À la surface, pourtant, les autorités disent avoir intensifié la lutte contre le trafic et la consommation. Au 8 décembre, les policiers se félicitaient d'avoir interpellé "plus de 1000 personnes". 216 "dealers" ont été "neutralisés" et 16 "cuisines" de crack ont également été démantelées, avaient alors indiqué les forces de l'ordre.
Selon le parquet de Paris, 64 trafiquants et modous (terme wolof désignant des petits négociants) ont été présentées à un juge dans le cadre d'une comparution immédiate entre le 1er janvier 2023 et le 7 avril.
Injonctions thérapeutiques
En outre, 73 injonctions thérapeutiques pour assurer un suivi médico-social et judiciaire ont été imposées à des consommateurs. Un total relativement faible au regard du nombre de consommateurs disséminés dans les rues de Paris.

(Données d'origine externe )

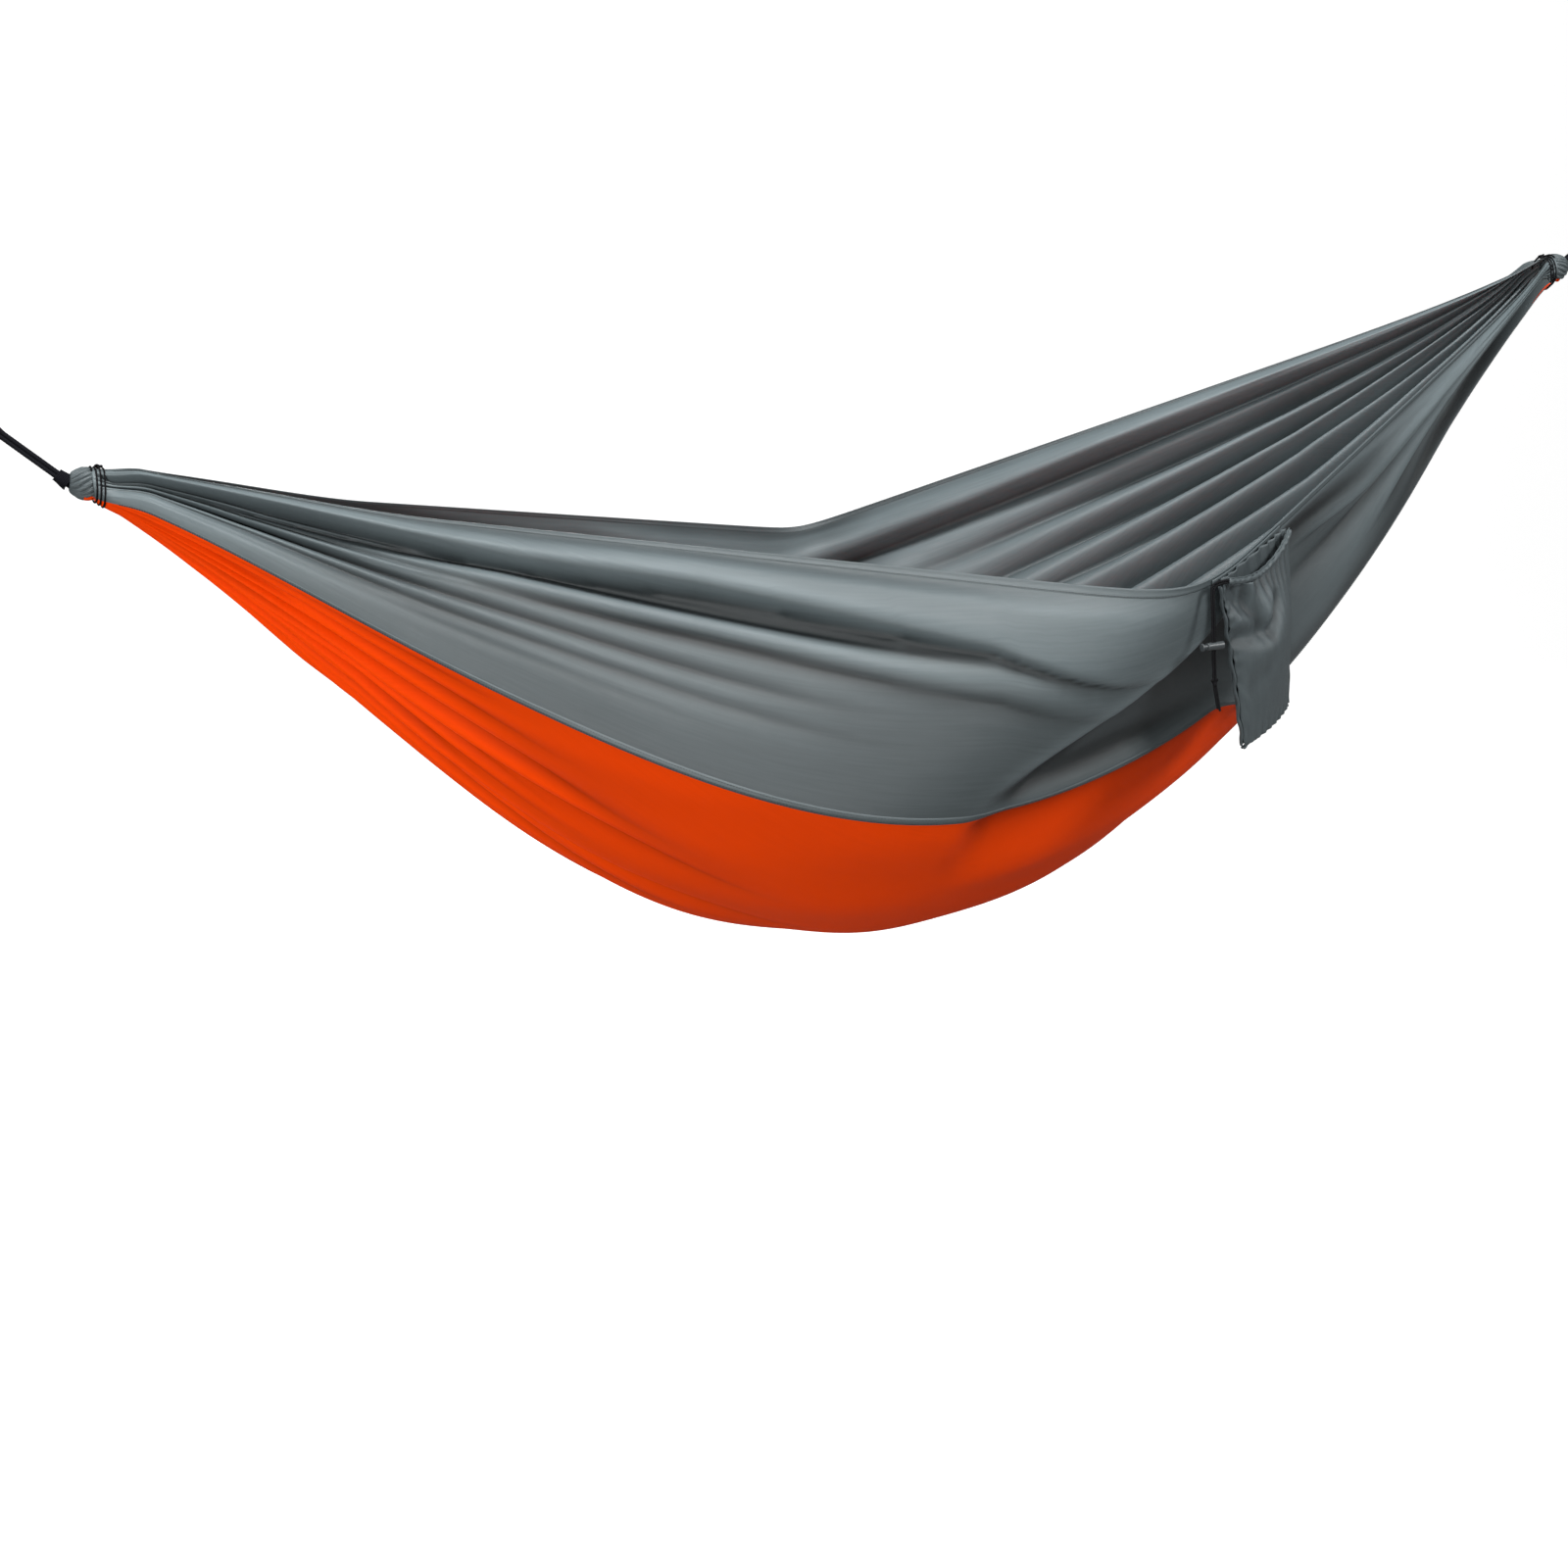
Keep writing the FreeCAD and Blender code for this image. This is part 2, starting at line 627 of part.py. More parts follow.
def cord_lock_spring():
    """The coil behind the plunger."""
    left = LOCK_CENTRE - X * (LOCK_LENGTH / 2 - 2)
    return coil(left + X * 14.6, X, LOCK_SPRING_RADIUS, LOCK_SPRING_LENGTH)


def stuff_sack():
    return {
        "sack_hem_tape": sack_tape(),
        "sack_back_panel": sack_panel(front=False),
        "sack_front_panel": sack_panel(front=True),
        "sack_mouth_channel": mouth_channel(),
        "sack_left_binding": side_binding(0.0),
        "sack_right_binding": side_binding(1.0),
        "sack_bottom_binding": bottom_binding(),
        "drawcord_in_channel": drawcord_in_channel(),
        "drawcord_strand_a": routed_tube(strand_route(-1), DRAWCORD),
        "drawcord_strand_b": routed_tube(strand_route(1), DRAWCORD),
        "drawcord_knot": drawcord_knot(),
        "cord_lock_barrel": cord_lock_barrel(),
        "cord_lock_plunger": cord_lock_plunger(),
        "cord_lock_spring": cord_lock_spring(),
    }


# ---- Write every piece --------------------------------------------------------------------------------------------


def main():
    os.makedirs("parts", exist_ok=True)
    pieces = {**pouch(), **gathered_ends(), **carabiners(), **stuff_sack()}
    for name, shape in pieces.items():
        shape.exportStep("parts/" + name + ".step")
    for sign, name in ((-1, "a"), (1, "b")):
        route = strand_route(sign)
        edges, radii = rounded_route(route)
        length = sum(e.Length for e in edges)
        print("drawcord strand", name, "length", round(length, 1), "bend radii", radii)
    for name, shape in pieces.items():
        print(f"{name:24s} volume {shape.Volume / 1000:9.2f} cm3 valid {shape.isValid()} closed {shape.isClosed()}")
    print("necks", LEFT_NECK, RIGHT_NECK, "right hang point", RIGHT_HANG)
    print("sack", SACK_LEFT, SACK_RIGHT, "out", SACK_OUT, "cord lock", LOCK_CENTRE)


main()
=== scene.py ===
"""The looks of a double camping hammock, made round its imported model, in metres and in the model's frame."""

import bpy
import math
import numpy as np
from mathutils import Matrix, Vector


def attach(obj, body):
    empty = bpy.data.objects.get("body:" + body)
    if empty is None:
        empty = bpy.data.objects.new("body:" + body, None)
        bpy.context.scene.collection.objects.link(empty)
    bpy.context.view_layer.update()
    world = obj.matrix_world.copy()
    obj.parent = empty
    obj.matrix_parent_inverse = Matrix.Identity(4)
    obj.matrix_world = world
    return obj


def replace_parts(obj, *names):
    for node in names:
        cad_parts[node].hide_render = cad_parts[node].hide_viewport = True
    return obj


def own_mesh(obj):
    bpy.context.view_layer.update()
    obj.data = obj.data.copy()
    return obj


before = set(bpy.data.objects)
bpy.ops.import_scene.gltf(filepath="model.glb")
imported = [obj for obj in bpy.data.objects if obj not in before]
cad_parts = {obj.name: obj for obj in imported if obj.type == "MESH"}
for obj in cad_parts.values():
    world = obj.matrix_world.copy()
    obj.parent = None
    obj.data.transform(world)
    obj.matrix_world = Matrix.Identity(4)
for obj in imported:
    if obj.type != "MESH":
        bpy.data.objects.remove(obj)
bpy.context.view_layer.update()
draws = np.random.default_rng(41)

# ---- Sizes shared with the model -----------------------------------------------------------------

LEFT_NECK = np.array((0.17514, 0.0, -0.139377))
RIGHT_NECK = np.array((2.57514, 0.0, -0.009377))
HALF_WIDTH = 0.930
DEPTH = 0.997
CENTRE_DROP = 0.042
SEAM_WIDTH = 0.012

# angle round the pouch in degrees, left shoulder, right shoulder, softness, angle round the gathered neck
THREADS = np.array(
    (
        (-70.1, 0.573, 0.539, 0.030, -168.0),
        (0.0, 0.277, 0.603, 0.512, 0.0),
        (59.2, 0.337, 0.522, 0.189, 42.0),
        (76.7, 0.563, 0.474, 0.045, 168.0),
    )
)
FAR_EDGE = -70.1
FAR_SEAM = -16.0
NEAR_SEAM = 59.2
NEAR_EDGE = 76.7
NECK_RADIUS = 0.023
NECK_FADE = 0.035
WHIPPING_PITCH = 0.0052
CAP_LENGTH = 0.034
NECK_TILT = 12.0
LOOP_TILT = 43.0
LOOP_LENGTH = 0.128
ROPE = 0.006
BAR = 0.008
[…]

Dans le 18e arrondissement, le suivi médical, psychologique et social est notamment assuré par un centre d'accueil, co-piloté par les associations Aurore et Gaïa. Chaque jour, environ 300 toxicomanes s'y rendent pour suivre des soins.
Mais avec l'avancée de la refonte du secteur de la porte de la Chapelle, dans le cadre des Jeux olympiques, la question d'un déménagement se fait de plus en plus prégnante.
"Sécuriser la consommation"
À l'heure actuelle, il semble que la prise en charge médicale reste le parent pauvre de la lutte contre le crack. De l'avis de Pierre-Yves Bournazel, les structures manquent.
"Il faut des lieux, insiste l'élu sur notre plateau. Il faut des lieux où l'on puisse les traiter sur un plan psychologique, sur un plan médical. Et des lieux où on puisse progressivement -et c'est très long et très difficile- les sortir de la spirale infernale de la drogue."
C'est un aspect fondamental, selon Marie Öngün-Rombaldi, déléguée général de la Fédération Addiction, pour "sécuriser" la consommation, éviter le développement de maladies et "leur apporter un accompagnement au long cours, un accompagnement social, recréer du lien".
"C'est pour ça qu'on appelle vraiment de nos vœux la création de tous ces espaces, les salles de consommation à moindre risque. C'est aussi faire en sorte que les gens ne consomment pas dans la rue", poursuit-elle.
Une tribune signée par une centaine d'élus
Pierre-Yves Bournazel milite pour l'installation de "petites unités d'abord", "à taille humaine". "Parce que si vous faites des unités trop importantes, personne n'en veut dans son quartier", explicite-t-il.
Pour qu'elles puissent voir le jour, l'élu d'opposition appelle à davantage de coordination: "Il faut que l'État, les villes -la ville de Paris et les villes du Grand Paris en général-, les associations et les riverains travaillent ensemble à des solutions".
La mairie centrale ne dit pas autre chose, elle qui appelle de longue date à l'ouverture de nouvelles "salles de consommation à mondre risques", désormais connues sous le nom de "haltes soins addictions" (HSA). Une fait l'objet d'une expérimentation depuis 2016 dans la capitale, mais aucune autre n'a été inaugurée pour le moment. Le gouvernement avait pourtant validé le principe de création de nouveaux sites dans divers arrondissements, malgré le soulèvement de certains élus et riverains.
Plus récemment, au mois d'octobre, une centaine d'élus se sont dits prêts à accueillir des centres de soin et de consommation sur leur territoire, dans une tribune rédigée à l'iniative d'Anne Souyris, adjointe d'Anne Hidalgo en charge de la santé.
Darmanin vise l'éradication du trafic de crack
Enfin, la municipalité défend une augmentation du nombre de places d'hébergement accompagné. Selon Le Parisien, il en existe 553 en Île-de-France à ce jour. Un total voué à grimper à 600, précise Amélie Verdier, directrice générale de l’Agence régionale de santé (ARS), à nos confrères.
Ces différentes mesures apparaîtront-elles dans le nouveau plan crack, attendu depuis la fin du dernier projet de ce type, qui portait sur la période 2019-2021? Pour le moment, nous l'ignorons.
En septembre dernier, Laurent Nunez, le préfet de police de Paris, se disait prêt à tenir le délai d'un an fixé par Gérald Darmanin pour éradiquer le trafic de crack dans la capitale.